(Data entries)
____
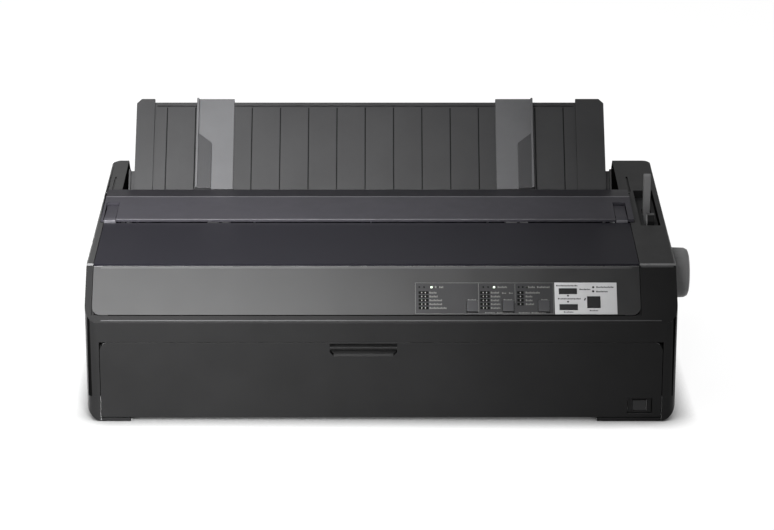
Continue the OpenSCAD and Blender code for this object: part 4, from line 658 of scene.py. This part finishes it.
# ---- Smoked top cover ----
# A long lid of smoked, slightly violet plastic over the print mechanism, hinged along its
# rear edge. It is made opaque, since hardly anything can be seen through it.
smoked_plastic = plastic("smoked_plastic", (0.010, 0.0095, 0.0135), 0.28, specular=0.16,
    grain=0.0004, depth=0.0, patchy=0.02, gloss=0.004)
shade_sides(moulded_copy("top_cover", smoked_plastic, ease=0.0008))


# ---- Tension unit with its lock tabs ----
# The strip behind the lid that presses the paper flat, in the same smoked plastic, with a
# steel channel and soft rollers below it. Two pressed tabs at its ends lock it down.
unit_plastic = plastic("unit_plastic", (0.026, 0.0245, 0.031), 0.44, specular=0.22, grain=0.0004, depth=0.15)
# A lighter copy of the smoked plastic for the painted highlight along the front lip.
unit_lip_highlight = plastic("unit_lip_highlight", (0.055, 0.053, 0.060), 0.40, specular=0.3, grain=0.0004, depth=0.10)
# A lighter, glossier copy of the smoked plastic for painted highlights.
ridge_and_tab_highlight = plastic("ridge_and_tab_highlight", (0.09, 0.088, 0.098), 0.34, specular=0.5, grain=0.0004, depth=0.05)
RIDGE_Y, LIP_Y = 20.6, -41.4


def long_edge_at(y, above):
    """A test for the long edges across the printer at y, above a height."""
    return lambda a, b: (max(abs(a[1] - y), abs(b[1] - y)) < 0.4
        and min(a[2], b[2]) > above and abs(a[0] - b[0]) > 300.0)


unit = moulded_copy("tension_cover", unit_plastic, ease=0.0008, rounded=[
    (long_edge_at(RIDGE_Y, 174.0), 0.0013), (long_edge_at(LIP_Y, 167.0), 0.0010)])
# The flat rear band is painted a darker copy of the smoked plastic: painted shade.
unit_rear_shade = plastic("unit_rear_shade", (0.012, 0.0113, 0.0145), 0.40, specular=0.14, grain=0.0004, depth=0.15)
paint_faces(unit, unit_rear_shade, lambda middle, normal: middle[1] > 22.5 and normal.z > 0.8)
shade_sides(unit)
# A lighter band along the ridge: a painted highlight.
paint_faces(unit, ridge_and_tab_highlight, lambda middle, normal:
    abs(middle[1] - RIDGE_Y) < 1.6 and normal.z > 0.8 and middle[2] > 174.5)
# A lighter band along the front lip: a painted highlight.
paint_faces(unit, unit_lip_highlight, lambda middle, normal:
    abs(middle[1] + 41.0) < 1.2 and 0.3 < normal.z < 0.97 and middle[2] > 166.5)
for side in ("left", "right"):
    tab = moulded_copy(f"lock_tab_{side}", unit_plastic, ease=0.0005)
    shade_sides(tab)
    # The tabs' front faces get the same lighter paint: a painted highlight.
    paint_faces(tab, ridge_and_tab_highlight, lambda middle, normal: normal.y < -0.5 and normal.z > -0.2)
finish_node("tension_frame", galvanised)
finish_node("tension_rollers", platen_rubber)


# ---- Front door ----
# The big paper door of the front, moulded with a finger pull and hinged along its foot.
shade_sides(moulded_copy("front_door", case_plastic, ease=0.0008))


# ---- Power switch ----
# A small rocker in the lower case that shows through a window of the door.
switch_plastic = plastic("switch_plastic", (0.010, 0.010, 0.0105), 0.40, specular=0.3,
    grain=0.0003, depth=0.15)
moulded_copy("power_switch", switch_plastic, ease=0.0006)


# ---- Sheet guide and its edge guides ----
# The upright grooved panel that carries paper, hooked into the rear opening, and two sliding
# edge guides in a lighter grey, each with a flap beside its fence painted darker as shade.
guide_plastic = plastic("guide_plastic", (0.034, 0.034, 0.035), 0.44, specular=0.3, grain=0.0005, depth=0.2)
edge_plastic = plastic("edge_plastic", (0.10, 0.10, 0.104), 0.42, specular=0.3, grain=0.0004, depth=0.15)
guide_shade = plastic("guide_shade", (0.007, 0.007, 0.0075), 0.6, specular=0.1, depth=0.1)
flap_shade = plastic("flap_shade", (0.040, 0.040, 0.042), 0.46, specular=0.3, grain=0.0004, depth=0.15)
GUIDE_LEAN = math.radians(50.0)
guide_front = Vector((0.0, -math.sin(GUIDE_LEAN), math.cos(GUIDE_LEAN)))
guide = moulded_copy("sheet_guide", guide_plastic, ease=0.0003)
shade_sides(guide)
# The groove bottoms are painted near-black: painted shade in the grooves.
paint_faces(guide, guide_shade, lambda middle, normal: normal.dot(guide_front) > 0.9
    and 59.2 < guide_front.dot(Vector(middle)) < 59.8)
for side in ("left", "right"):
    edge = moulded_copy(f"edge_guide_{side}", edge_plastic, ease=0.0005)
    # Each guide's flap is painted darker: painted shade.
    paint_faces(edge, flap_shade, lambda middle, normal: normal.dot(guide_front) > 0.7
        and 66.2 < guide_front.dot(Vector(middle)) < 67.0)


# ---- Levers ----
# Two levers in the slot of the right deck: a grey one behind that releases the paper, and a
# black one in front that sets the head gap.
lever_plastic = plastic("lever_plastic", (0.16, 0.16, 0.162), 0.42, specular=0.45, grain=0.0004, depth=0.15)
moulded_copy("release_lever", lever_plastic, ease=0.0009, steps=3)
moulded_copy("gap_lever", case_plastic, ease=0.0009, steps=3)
____
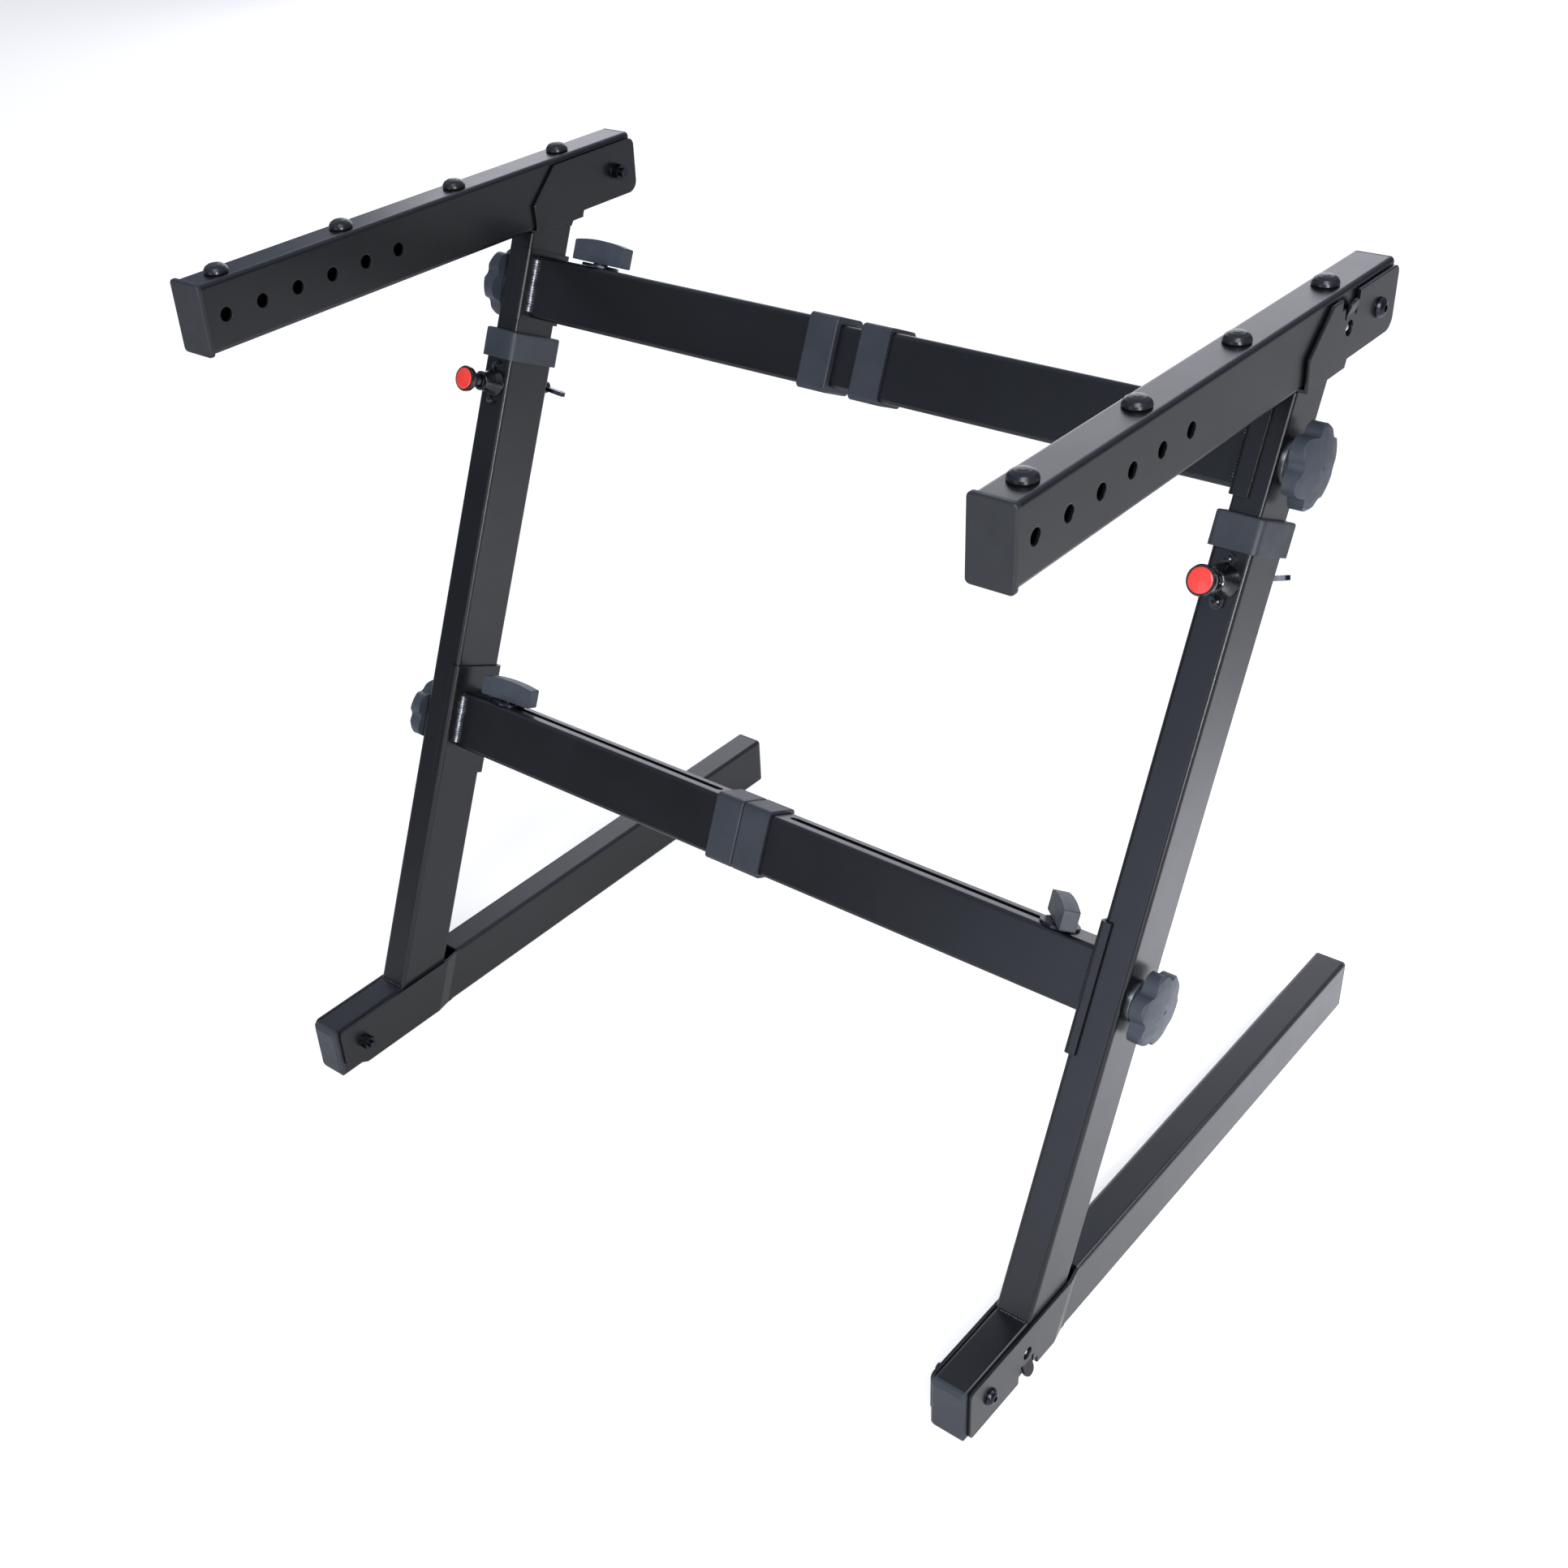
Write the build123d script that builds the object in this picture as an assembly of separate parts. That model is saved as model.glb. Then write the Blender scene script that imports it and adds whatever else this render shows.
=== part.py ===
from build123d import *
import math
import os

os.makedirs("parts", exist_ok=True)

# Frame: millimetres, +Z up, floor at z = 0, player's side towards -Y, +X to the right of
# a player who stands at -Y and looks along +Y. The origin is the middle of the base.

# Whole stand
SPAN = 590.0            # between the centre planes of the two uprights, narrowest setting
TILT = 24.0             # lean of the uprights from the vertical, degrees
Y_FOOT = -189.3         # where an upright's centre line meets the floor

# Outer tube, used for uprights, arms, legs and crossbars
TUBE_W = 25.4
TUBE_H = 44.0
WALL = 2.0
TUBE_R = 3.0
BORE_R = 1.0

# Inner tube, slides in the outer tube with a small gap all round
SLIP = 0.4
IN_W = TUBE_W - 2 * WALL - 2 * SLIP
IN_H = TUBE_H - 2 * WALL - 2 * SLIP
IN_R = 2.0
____
Exercise »
Copy out exactly the lines from the one containing "Continue the OpenSCAD" to the one containing "and min(a[2], b[2])", both ends inclusive.

Solution »
Continue the OpenSCAD and Blender code for this object: part 4, from line 658 of scene.py. This part finishes it.
# ---- Smoked top cover ----
# A long lid of smoked, slightly violet plastic over the print mechanism, hinged along its
# rear edge. It is made opaque, since hardly anything can be seen through it.
smoked_plastic = plastic("smoked_plastic", (0.010, 0.0095, 0.0135), 0.28, specular=0.16,
    grain=0.0004, depth=0.0, patchy=0.02, gloss=0.004)
shade_sides(moulded_copy("top_cover", smoked_plastic, ease=0.0008))


# ---- Tension unit with its lock tabs ----
# The strip behind the lid that presses the paper flat, in the same smoked plastic, with a
# steel channel and soft rollers below it. Two pressed tabs at its ends lock it down.
unit_plastic = plastic("unit_plastic", (0.026, 0.0245, 0.031), 0.44, specular=0.22, grain=0.0004, depth=0.15)
# A lighter copy of the smoked plastic for the painted highlight along the front lip.
unit_lip_highlight = plastic("unit_lip_highlight", (0.055, 0.053, 0.060), 0.40, specular=0.3, grain=0.0004, depth=0.10)
# A lighter, glossier copy of the smoked plastic for painted highlights.
ridge_and_tab_highlight = plastic("ridge_and_tab_highlight", (0.09, 0.088, 0.098), 0.34, specular=0.5, grain=0.0004, depth=0.05)
RIDGE_Y, LIP_Y = 20.6, -41.4


def long_edge_at(y, above):
    """A test for the long edges across the printer at y, above a height."""
    return lambda a, b: (max(abs(a[1] - y), abs(b[1] - y)) < 0.4
        and min(a[2], b[2]) > above and abs(a[0] - b[0]) > 300.0)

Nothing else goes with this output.